Junkersdorf: Ja, genau. Er hat den dramaturgischen Rahmen gebaut, natürlich habe ich dann während des Drehs viel verändert, Dialoge umgeschrieben. Ursprünglich hatten wir 95 Minuten, und wir mussten in der Länge zurückgehen, da dies in einem Animationslangfilm unmöglich zu schaffen ist, allein der Kosten wegen. So habe ich zwangsläufig Szenen des Drehbuchs umstellen müssen, und jetzt ist der Film 84 Minuten lang.

Filmecho: Sie haben bei diesem Projekt Regie geführt, waren wie üblich für die Produktion verantwortlich und haben als Ko-Autor fungiert. Welche Unterschiede sind das zum reinen Produzieren, worauf liegt der größte Druck, worin die größte Verantwortung?

Junkersdorf: Das Drehbuch ist ja irgendwann erstellt, endgültig vorhanden, und dann sind es eigentlich nur zwei Funktionen, die parallel laufen, die des Regisseurs und die des Produzenten. Man steht sich manchmal dabei selbst im Weg, muss sich mit sich selbst unterhalten, ohne sich verbindliche Antworten zu geben. "Was kann ich mir als Regisseur noch leisten, was gesteht der Produzent mir – Die schwierigste Aufgabe als Produzent bei dieser Geschichte war die Finanzierung, dieses ganze Geld zusammen zu tragen. Ursprünglich hatte ich noch einen englischen Partner dabei, der mit 20 Prozent beteiligt war, die er nicht zustande bekommen hat. Da waren wir bereits in der Produktion, und diese 20 Prozent mussten ersetzt werden. Die anschließende Arbeit des Produzenten beschränkt sich ja im Wesentlichen auf das Unterschreiben von Schecks ... Die Regie ist natürlich die viel interessantere Aufgabe: Die Zusammenarbeit mit den Kreativen, mit den Schauspielern bei den Sprachaufnahmen, oder die Arbeit mit dem 12-köpfigen Team der Storyboarder, mit den Layoutern, den Hintergrund-Malern. Das sind wunderbare, Spaß machende Aufgaben.

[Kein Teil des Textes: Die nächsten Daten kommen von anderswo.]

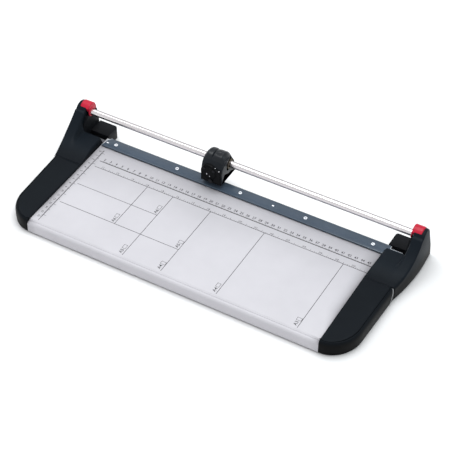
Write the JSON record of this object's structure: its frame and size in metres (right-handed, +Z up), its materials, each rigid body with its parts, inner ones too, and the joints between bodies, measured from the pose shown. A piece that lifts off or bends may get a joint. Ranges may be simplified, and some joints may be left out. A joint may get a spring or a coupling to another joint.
{
  "type": "rotary paper trimmer",
  "caption": "Rotary paper trimmer: a flat scaled table between two black end housings, with a sliding disc-blade head on a round rail and a sprung clear clamp strip.",
  "frame": {"origin": "on the desk, under the centre of the whole object's box", "axes": "+X along the rail to the right end housing, +Y from the paper side towards the rail side, +Z up"},
  "size_m": [0.569, 0.2436, 0.0729],
  "materials": {
    "table_sheet": "satin silver-grey paint with fine dark print",
    "beam_steel": "satin",
    "blade_steel": "ground",
    "bright_steel": "bright",
    "clear_slate": "polished tinted acrylic",
    "rail_chrome": "polished",
    "housing_black": "satin blue-black moulding",
    "bracket_black": "fine matt texture",
    "cap_red": "glossy",
    "soft_rubber": "matt",
    "head_black": "satin",
    "bush_metal": "satin sintered metal"
  },
  "bodies": {
    "base": {"table_board": "table_sheet", "front_beam": "beam_steel", "rear_beam": "beam_steel", "beam_bolts": "bright_steel", "counter_blade": "blade_steel", "counter_blade_screws": "bright_steel", "clamp_guide_pins": "bright_steel", "clamp_springs": "bright_steel", "rail_tube": "rail_chrome", "left_front_cover": "housing_black", "right_front_cover": "housing_black", "left_rear_cover": "housing_black", "right_rear_cover": "housing_black", "left_end_bracket": "bracket_black", "right_end_bracket": "bracket_black", "left_rail_cap": "cap_red", "right_rail_cap": "cap_red", "left_cap_screw": "bright_steel", "right_cap_screw": "bright_steel", "left_base_plate": "bracket_black", "right_base_plate": "bracket_black", "left_cover_screws": "bright_steel", "right_cover_screws": "bright_steel", "left_feet": "soft_rubber", "right_feet": "soft_rubber"},
    "clamp": {"clamp_strip": "clear_slate"},
    "head": {"head_body": "head_black", "head_bushes": "bush_metal", "head_grip": "soft_rubber", "blade_cover": "head_black", "blade_cover_screws": "bright_steel", "blade_axle": "bright_steel", "blade_spring": "bright_steel", "roller_axles": "bright_steel"},
    "blade": {"rotary_blade": "blade_steel", "blade_hub": "bright_steel"},
    "left_roller": {"left_press_roller": "soft_rubber"},
    "right_roller": {"right_press_roller": "soft_rubber"}
  },
  "joints": [
    {"name": "head_slide", "type": "slide", "parent": "base", "child": "head", "axis": [1, 0, 0], "range_m": [-0.202, 0.286]},
    {"name": "blade_spin", "type": "hinge", "parent": "head", "child": "blade", "pos_m": [-0.042, 0.087, 0.033], "axis": [0, 1, 0], "continuous": true},
    {"name": "left_roller_spin", "type": "hinge", "parent": "head", "child": "left_roller", "pos_m": [-0.052, 0.0826, 0.0273], "axis": [0, 1, 0], "continuous": true},
    {"name": "right_roller_spin", "type": "hinge", "parent": "head", "child": "right_roller", "pos_m": [-0.032, 0.0826, 0.0273], "axis": [0, 1, 0], "continuous": true},
    {"name": "clamp_press", "type": "slide", "parent": "base", "child": "clamp", "axis": [0, 0, -1], "range_m": [0, 0.0009], "stiffness_N_per_m": 2000, "springref_m": -0.0005, "deforming": ["clamp_springs"]}
  ]
}
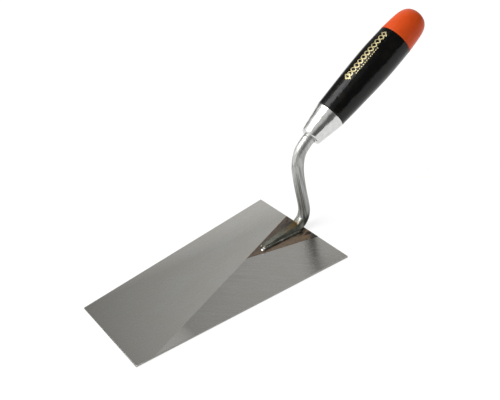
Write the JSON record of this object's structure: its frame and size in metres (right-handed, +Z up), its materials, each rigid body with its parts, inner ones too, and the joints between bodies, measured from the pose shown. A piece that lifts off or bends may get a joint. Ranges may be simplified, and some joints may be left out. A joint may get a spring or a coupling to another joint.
{
  "type": "bricklayer's trowel",
  "caption": "Bricklayer's trowel with a flat trapezoidal steel blade, a swan-neck tang, a conical ferrule and a turned wooden handle with a coloured end.",
  "frame": {"origin": "on the surface that the blade lies on, below the middle of the trowel's overall length and width", "axes": "+X from the blade's front edge towards the handle's end, +Z up from the blade, +Y across the blade"},
  "size_m": [0.3252, 0.119, 0.1395],
  "materials": {
    "ground_steel": "flat ground, with fine straight grinding marks and a brown unground patch round the tang",
    "forged_steel": "bare forged and polished rod, with golden heat tint on the foot",
    "weld_metal": "bare weld bead with heat tint",
    "polished_steel": "mirror polished",
    "black_lacquer": "turned wood under black gloss lacquer, with a plain gold ornament",
    "orange_paint": "satin orange-red paint"
  },
  "bodies": {
    "root": {"blade": "ground_steel", "tang": "forged_steel", "weld_left": "weld_metal", "weld_right": "weld_metal", "weld_tip": "weld_metal", "ferrule": "polished_steel", "grip": "black_lacquer", "end_cap": "orange_paint"}
  },
  "joints": []
}
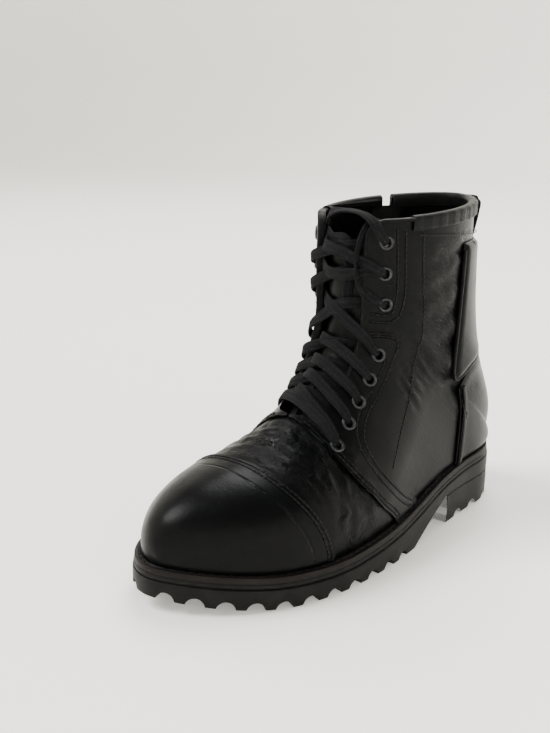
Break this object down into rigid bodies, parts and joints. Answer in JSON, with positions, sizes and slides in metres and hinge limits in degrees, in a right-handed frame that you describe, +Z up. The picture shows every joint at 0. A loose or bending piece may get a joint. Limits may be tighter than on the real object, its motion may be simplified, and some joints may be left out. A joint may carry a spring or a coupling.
{
  "type": "combat boot",
  "caption": "Ankle-high laced combat boot, left foot, leather upper with toe cap, medial zip, pull loop and welted lug sole, standing upright.",
  "frame": {"origin": "on the floor, under the middle of the boot's bounding box", "axes": "+Y from toe to heel, +X to the lateral side, +Z up"},
  "size_m": [0.1143, 0.302, 0.2088],
  "materials": {
    "upper_leather": "black smooth leather with a satin shine, creased at the vamp and ankle",
    "lining": "dark grey textile lining, matt",
    "welt_leather": "dark brown welt leather with coarse dark stitching",
    "sole_rubber": "dark brown-black matt rubber",
    "lace": "black flat woven lace",
    "gunmetal": "dark gunmetal, polished",
    "zip_cloth": "black zip tape"
  },
  "bodies": {
    "boot": {"outsole": "sole_rubber", "heel": "sole_rubber", "midsole": "sole_rubber", "welt": "welt_leather", "insole": "lining", "upper": "upper_leather", "tongue": "upper_leather", "toe_cap": "upper_leather", "lower_facing_lateral": "upper_leather", "upper_facing_lateral": "upper_leather", "lower_facing_medial": "upper_leather", "upper_facing_medial": "upper_leather", "heel_counter": "upper_leather", "back_panel": "upper_leather", "collar_binding": "upper_leather", "collar_binding_medial": "upper_leather", "pull_loop": "upper_leather", "eyelet_lateral_1": "gunmetal", "eyelet_lateral_2": "gunmetal", "eyelet_lateral_3": "gunmetal", "eyelet_lateral_4": "gunmetal", "eyelet_lateral_5": "gunmetal", "eyelet_lateral_6": "gunmetal", "eyelet_lateral_7": "gunmetal", "eyelet_lateral_8": "gunmetal", "eyelet_medial_1": "gunmetal", "eyelet_medial_2": "gunmetal", "eyelet_medial_3": "gunmetal", "eyelet_medial_4": "gunmetal", "eyelet_medial_5": "gunmetal", "eyelet_medial_6": "gunmetal", "eyelet_medial_7": "gunmetal", "eyelet_medial_8": "gunmetal", "lace_crossings": "lace", "zip_tape": "zip_cloth", "zip_teeth": "gunmetal", "zip_slider": "gunmetal"},
    "pull_tab": {"zip_pull_tab": "gunmetal"}
  },
  "joints": [
    {"name": "pull_tab_swing", "type": "hinge", "parent": "boot", "child": "pull_tab", "pos_m": [-0.03731, 0.08143, 0.18549], "axis": [0.3284, 0.9374, -0.1161], "range_deg": [0, 150]}
  ]
}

Filmecho: 15 Millionen Euro Budget – darin stecken mehrere Förderungen, und es sind zwei Koproduzenten beteiligt...

Junkersdorf: ... zunächst war es ja eine deutsch-belgisch-englische Koproduktion, dann kam die Trennung von dem englischen Partner. Es musste natürlich auf alle Fälle eine europäische Koproduktion wegen der Eunmages-Beteiligung sein. Der belgische Partner, De Familie Janssen, ein kleines Studio, das bereits bei unserem Film "Tobias Totz" mit dabei war, ist zu 10 Prozent beteiligt. Nach dem Wegfall der Engländer stieg dann Roland Pellegrino mit seiner CP Medien ein, die zusammen mit mir auch die ausgefallenen 20 Prozent übernommen haben. Insgesamt stieg somit der Anteil von CP Medien auf über 40 Prozent des Budgets.

Filmecho: Ein für unsere Produktions-Verhältnisse enorm hohes Budget, für US-Verhältnisse Peanuts ...

Junkersdorf: Amerikanische Filme liegen meiner Kenntnis nach ungleich höher: So hat zum Beispiel die Warner-Animation "Quest of Camelot" mehr , 100 Millionen Dollar gekostet. Unser Film ist einfach so teuer, weil er genau das Geld nötig hatte, um ihn so erstklassig herzustellen, wie er jetzt ist.